__Work to complete__
Reproduce all the entries precisely.

__Available records__
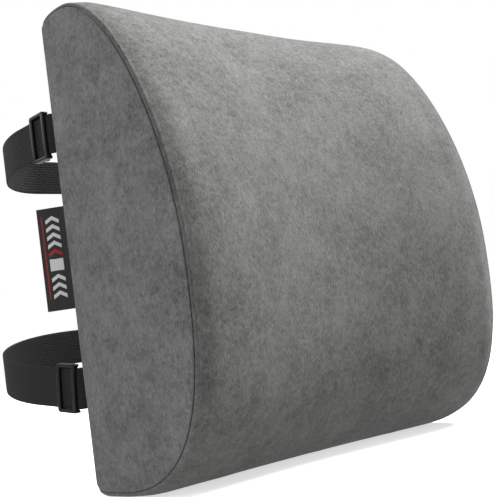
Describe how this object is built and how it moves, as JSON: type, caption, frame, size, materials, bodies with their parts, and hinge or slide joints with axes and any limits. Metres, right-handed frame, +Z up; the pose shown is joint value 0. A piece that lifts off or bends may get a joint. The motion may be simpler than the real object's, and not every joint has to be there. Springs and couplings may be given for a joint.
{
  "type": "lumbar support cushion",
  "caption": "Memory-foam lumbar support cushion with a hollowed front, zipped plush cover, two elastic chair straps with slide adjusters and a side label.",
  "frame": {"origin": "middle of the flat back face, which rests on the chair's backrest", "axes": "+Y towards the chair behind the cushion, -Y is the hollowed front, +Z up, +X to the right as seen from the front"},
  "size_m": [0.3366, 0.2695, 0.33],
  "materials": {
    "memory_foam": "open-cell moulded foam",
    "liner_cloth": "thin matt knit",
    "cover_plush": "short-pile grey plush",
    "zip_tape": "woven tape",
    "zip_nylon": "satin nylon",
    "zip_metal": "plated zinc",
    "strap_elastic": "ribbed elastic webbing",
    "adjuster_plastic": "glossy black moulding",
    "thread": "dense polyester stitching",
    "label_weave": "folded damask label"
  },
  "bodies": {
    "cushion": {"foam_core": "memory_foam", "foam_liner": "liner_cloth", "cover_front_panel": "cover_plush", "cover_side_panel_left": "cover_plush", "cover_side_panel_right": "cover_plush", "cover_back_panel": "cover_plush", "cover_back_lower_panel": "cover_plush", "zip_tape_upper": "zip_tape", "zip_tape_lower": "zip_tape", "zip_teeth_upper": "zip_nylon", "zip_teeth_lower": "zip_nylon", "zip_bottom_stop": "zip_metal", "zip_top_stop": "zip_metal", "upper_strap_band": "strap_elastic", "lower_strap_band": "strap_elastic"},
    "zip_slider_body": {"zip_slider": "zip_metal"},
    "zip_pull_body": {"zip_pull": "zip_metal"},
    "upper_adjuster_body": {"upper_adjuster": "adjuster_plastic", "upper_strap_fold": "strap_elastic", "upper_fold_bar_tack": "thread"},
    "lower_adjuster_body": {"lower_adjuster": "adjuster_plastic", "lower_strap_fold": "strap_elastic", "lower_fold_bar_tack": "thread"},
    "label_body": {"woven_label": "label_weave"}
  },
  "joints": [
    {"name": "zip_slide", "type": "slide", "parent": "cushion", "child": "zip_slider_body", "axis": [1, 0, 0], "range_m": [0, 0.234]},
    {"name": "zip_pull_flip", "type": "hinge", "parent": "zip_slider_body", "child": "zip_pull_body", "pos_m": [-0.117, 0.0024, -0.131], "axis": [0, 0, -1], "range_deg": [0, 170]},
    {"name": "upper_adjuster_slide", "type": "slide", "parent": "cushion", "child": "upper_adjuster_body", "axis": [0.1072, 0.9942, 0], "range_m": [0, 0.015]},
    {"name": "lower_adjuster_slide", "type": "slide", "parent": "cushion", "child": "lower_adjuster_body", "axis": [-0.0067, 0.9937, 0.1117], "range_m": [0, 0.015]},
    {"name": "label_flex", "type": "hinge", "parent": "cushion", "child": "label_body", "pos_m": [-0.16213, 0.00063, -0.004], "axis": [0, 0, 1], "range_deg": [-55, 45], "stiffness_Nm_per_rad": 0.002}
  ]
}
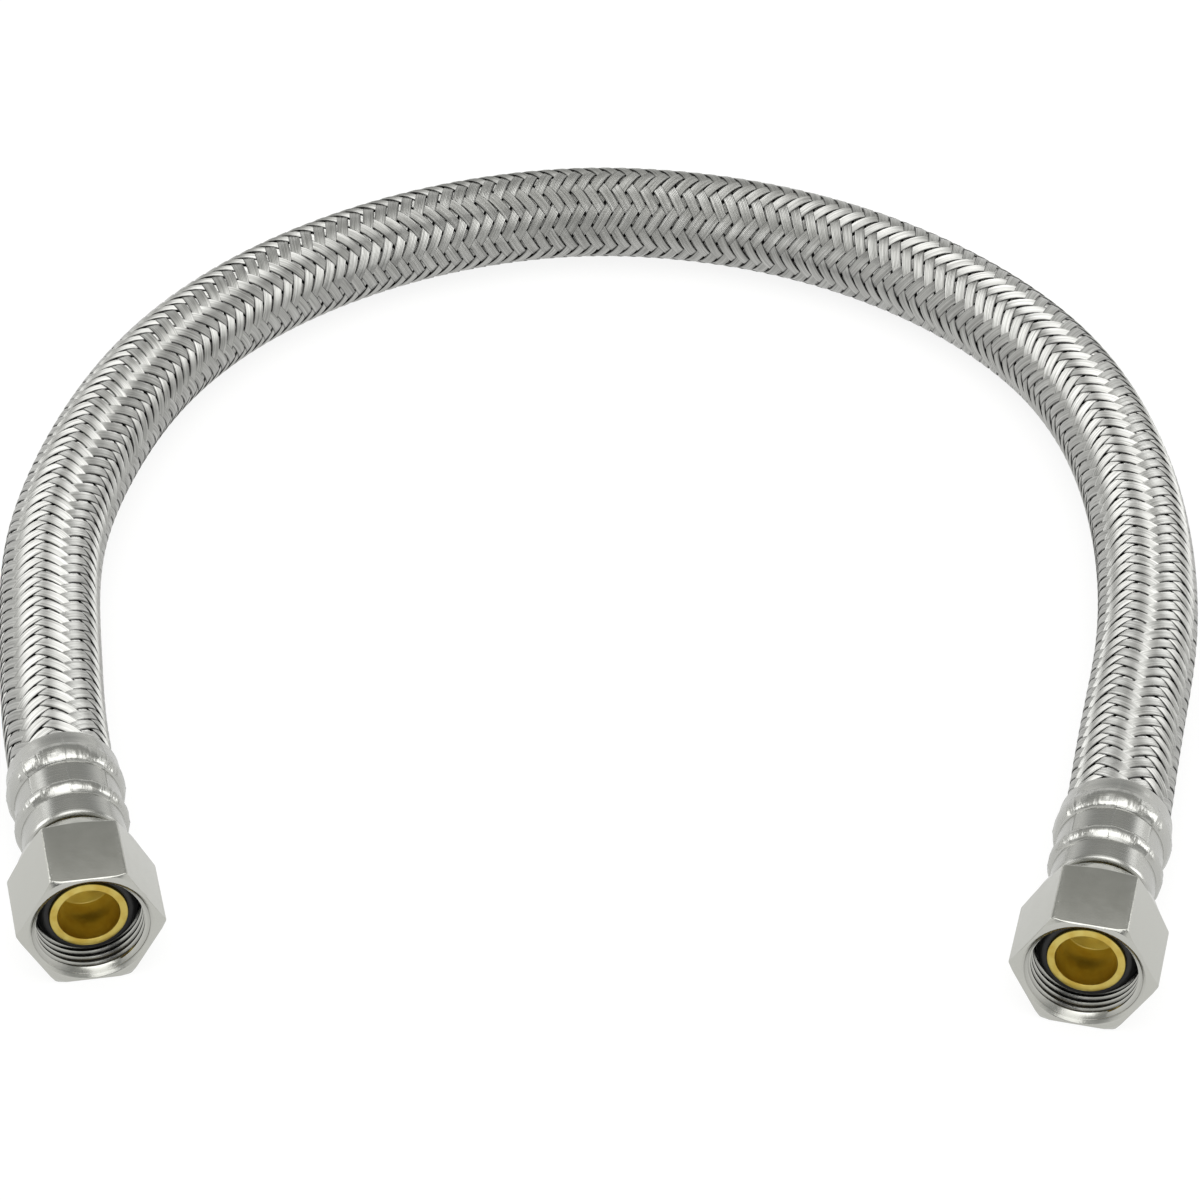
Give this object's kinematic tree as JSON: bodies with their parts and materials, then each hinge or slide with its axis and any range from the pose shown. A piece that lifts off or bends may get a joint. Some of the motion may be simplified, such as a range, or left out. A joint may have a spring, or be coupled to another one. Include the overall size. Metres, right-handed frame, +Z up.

__Result__
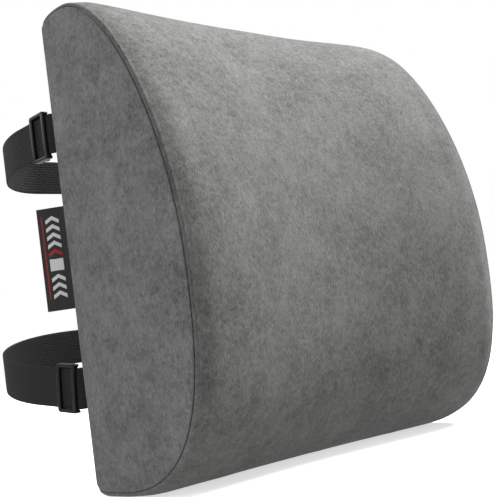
Describe how this object is built and how it moves, as JSON: type, caption, frame, size, materials, bodies with their parts, and hinge or slide joints with axes and any limits. Metres, right-handed frame, +Z up; the pose shown is joint value 0. A piece that lifts off or bends may get a joint. The motion may be simpler than the real object's, and not every joint has to be there. Springs and couplings may be given for a joint.
{
  "type": "lumbar support cushion",
  "caption": "Memory-foam lumbar support cushion with a hollowed front, zipped plush cover, two elastic chair straps with slide adjusters and a side label.",
  "frame": {"origin": "middle of the flat back face, which rests on the chair's backrest", "axes": "+Y towards the chair behind the cushion, -Y is the hollowed front, +Z up, +X to the right as seen from the front"},
  "size_m": [0.3366, 0.2695, 0.33],
  "materials": {
    "memory_foam": "open-cell moulded foam",
    "liner_cloth": "thin matt knit",
    "cover_plush": "short-pile grey plush",
    "zip_tape": "woven tape",
    "zip_nylon": "satin nylon",
    "zip_metal": "plated zinc",
    "strap_elastic": "ribbed elastic webbing",
    "adjuster_plastic": "glossy black moulding",
    "thread": "dense polyester stitching",
    "label_weave": "folded damask label"
  },
  "bodies": {
    "cushion": {"foam_core": "memory_foam", "foam_liner": "liner_cloth", "cover_front_panel": "cover_plush", "cover_side_panel_left": "cover_plush", "cover_side_panel_right": "cover_plush", "cover_back_panel": "cover_plush", "cover_back_lower_panel": "cover_plush", "zip_tape_upper": "zip_tape", "zip_tape_lower": "zip_tape", "zip_teeth_upper": "zip_nylon", "zip_teeth_lower": "zip_nylon", "zip_bottom_stop": "zip_metal", "zip_top_stop": "zip_metal", "upper_strap_band": "strap_elastic", "lower_strap_band": "strap_elastic"},
    "zip_slider_body": {"zip_slider": "zip_metal"},
    "zip_pull_body": {"zip_pull": "zip_metal"},
    "upper_adjuster_body": {"upper_adjuster": "adjuster_plastic", "upper_strap_fold": "strap_elastic", "upper_fold_bar_tack": "thread"},
    "lower_adjuster_body": {"lower_adjuster": "adjuster_plastic", "lower_strap_fold": "strap_elastic", "lower_fold_bar_tack": "thread"},
    "label_body": {"woven_label": "label_weave"}
  },
  "joints": [
    {"name": "zip_slide", "type": "slide", "parent": "cushion", "child": "zip_slider_body", "axis": [1, 0, 0], "range_m": [0, 0.234]},
    {"name": "zip_pull_flip", "type": "hinge", "parent": "zip_slider_body", "child": "zip_pull_body", "pos_m": [-0.117, 0.0024, -0.131], "axis": [0, 0, -1], "range_deg": [0, 170]},
    {"name": "upper_adjuster_slide", "type": "slide", "parent": "cushion", "child": "upper_adjuster_body", "axis": [0.1072, 0.9942, 0], "range_m": [0, 0.015]},
    {"name": "lower_adjuster_slide", "type": "slide", "parent": "cushion", "child": "lower_adjuster_body", "axis": [-0.0067, 0.9937, 0.1117], "range_m": [0, 0.015]},
    {"name": "label_flex", "type": "hinge", "parent": "cushion", "child": "label_body", "pos_m": [-0.16213, 0.00063, -0.004], "axis": [0, 0, 1], "range_deg": [-55, 45], "stiffness_Nm_per_rad": 0.002}
  ]
}
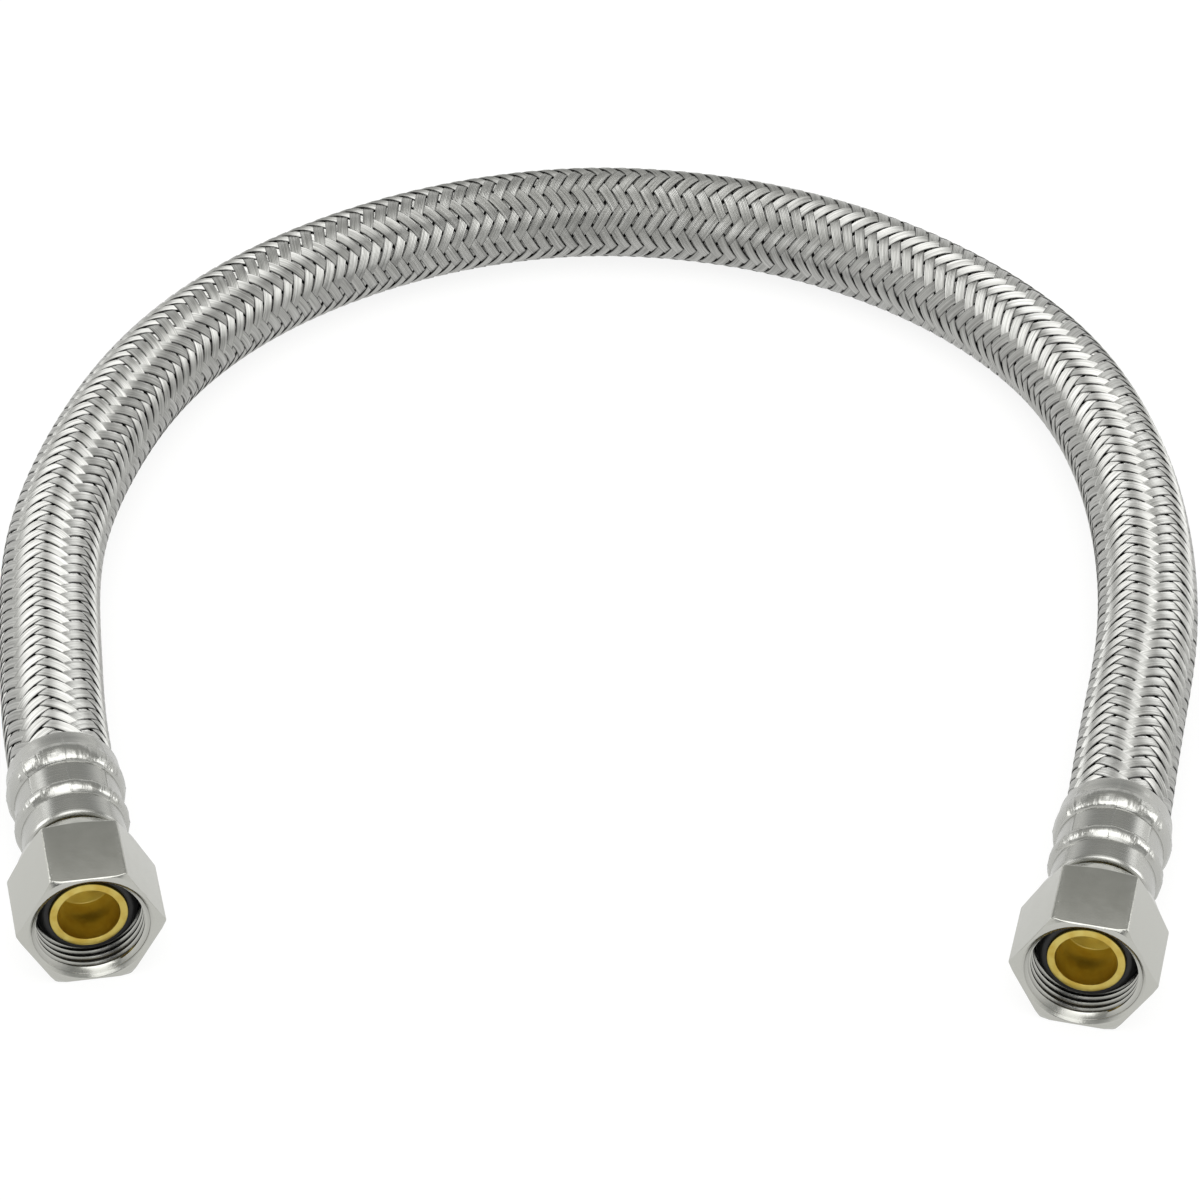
Give this object's kinematic tree as JSON: bodies with their parts and materials, then each hinge or slide with its axis and any range from the pose shown. A piece that lifts off or bends may get a joint. Some of the motion may be simplified, such as a range, or left out. A joint may have a spring, or be coupled to another one. Include the overall size. Metres, right-handed frame, +Z up.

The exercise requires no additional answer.